- [Given instruction]: Single out the lines that include the word "joints". Copy them.

··· Source material ···

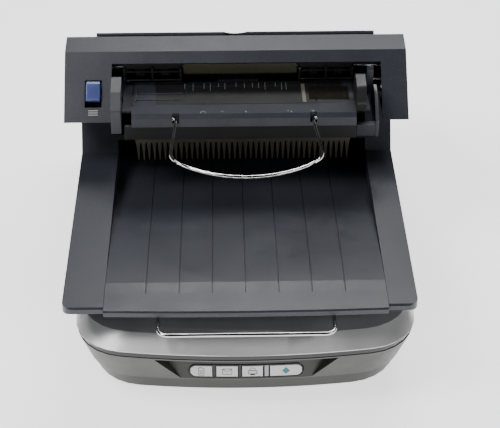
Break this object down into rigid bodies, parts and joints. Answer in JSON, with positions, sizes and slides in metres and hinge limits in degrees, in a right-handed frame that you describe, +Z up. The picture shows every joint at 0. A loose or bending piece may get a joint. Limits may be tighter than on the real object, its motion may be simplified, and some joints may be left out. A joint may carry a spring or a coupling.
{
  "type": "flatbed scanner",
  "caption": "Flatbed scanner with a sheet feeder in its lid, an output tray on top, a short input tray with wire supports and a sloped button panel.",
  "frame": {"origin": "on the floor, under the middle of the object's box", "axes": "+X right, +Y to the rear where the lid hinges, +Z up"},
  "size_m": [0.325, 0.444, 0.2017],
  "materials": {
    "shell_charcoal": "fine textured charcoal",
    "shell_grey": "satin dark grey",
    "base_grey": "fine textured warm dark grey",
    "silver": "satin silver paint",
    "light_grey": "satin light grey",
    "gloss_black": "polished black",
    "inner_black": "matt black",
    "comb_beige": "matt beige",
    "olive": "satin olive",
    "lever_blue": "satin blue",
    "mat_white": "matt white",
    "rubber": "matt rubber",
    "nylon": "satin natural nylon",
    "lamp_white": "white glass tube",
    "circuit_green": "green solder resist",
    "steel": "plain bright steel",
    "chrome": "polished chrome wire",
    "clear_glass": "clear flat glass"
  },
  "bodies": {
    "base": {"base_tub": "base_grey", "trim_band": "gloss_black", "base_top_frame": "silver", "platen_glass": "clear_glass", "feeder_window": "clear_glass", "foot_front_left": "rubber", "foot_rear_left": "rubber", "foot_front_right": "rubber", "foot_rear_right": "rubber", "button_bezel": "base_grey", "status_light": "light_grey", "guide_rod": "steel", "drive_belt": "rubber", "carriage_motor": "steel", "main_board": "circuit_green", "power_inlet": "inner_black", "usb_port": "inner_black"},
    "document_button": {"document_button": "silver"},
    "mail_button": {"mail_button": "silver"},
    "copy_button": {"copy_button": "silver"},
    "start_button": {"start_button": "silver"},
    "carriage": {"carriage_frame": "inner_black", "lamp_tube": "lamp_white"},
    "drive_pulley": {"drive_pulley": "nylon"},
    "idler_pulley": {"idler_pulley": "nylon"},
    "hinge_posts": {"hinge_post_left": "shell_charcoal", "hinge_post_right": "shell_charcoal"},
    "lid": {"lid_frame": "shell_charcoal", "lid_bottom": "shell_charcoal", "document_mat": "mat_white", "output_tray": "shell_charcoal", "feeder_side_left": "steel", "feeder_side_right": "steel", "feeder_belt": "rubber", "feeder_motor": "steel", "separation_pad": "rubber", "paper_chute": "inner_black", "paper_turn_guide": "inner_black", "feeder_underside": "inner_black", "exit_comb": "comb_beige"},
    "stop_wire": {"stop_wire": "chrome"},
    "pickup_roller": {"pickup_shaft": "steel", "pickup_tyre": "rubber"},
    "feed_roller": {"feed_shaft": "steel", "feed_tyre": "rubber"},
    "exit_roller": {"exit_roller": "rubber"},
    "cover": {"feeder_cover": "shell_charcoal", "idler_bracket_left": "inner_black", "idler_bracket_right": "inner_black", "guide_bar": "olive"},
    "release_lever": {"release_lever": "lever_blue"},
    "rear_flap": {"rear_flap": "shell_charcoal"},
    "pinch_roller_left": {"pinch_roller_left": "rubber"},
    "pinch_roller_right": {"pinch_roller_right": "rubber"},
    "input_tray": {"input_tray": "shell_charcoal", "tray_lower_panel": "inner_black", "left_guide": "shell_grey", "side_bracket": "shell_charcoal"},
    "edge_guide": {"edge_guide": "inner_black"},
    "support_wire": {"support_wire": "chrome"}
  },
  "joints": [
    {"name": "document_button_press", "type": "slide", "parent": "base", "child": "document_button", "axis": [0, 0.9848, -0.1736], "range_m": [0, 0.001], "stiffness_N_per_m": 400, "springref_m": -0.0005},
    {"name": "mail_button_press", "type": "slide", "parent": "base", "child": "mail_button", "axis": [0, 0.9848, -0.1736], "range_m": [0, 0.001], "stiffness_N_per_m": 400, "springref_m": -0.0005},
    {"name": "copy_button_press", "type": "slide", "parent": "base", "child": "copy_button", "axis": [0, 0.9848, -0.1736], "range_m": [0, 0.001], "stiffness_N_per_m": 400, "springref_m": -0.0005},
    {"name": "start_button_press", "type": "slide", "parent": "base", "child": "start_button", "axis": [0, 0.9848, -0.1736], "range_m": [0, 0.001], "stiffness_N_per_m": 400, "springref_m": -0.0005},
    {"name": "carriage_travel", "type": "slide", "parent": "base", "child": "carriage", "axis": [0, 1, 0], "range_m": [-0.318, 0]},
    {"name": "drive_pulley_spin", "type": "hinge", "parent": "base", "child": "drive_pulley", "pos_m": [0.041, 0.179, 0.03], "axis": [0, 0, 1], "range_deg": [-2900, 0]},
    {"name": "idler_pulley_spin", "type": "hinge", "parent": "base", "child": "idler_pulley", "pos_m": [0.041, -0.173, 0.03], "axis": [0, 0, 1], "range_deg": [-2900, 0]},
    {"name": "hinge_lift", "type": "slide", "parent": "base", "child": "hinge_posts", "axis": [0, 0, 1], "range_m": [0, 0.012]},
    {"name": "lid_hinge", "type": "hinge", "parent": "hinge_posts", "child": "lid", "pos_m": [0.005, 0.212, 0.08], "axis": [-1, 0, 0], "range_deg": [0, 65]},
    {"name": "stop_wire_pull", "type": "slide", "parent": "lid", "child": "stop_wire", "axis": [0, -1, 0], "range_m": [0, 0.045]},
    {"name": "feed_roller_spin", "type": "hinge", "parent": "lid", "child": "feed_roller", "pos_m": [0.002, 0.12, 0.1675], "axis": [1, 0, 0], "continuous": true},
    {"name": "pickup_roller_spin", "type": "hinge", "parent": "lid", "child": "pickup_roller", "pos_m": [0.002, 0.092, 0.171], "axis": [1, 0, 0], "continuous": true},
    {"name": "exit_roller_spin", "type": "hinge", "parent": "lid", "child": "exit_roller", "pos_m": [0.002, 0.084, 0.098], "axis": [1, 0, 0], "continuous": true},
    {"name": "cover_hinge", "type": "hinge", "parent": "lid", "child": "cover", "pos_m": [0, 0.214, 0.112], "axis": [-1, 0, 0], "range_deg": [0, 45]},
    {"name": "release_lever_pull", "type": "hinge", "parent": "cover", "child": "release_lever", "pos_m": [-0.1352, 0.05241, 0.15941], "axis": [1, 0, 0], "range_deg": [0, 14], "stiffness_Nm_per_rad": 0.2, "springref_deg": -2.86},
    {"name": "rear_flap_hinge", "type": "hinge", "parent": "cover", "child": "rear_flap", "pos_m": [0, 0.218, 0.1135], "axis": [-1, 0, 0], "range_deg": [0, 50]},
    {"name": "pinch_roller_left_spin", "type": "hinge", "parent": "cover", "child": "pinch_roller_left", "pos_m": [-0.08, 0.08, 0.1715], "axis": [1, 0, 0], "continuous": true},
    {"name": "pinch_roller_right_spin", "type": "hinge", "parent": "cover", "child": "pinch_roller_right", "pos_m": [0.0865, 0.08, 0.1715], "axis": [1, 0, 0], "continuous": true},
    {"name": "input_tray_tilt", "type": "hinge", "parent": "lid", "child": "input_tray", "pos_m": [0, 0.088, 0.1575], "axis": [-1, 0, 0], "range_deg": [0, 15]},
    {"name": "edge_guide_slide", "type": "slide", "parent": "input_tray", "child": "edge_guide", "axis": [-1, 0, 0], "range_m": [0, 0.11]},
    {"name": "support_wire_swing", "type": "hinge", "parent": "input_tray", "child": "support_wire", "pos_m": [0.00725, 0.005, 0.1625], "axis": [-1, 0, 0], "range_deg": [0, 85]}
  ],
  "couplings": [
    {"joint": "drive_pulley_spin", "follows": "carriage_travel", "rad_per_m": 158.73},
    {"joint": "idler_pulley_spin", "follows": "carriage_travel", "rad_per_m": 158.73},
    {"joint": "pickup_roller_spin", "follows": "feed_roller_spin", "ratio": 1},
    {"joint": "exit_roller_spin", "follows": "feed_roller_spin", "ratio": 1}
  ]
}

···

- [Task output]:
Break this object down into rigid bodies, parts and joints. Answer in JSON, with positions, sizes and slides in metres and hinge limits in degrees, in a right-handed frame that you describe, +Z up. The picture shows every joint at 0. A loose or bending piece may get a joint. Limits may be tighter than on the real object, its motion may be simplified, and some joints may be left out. A joint may carry a spring or a coupling.
  "joints": [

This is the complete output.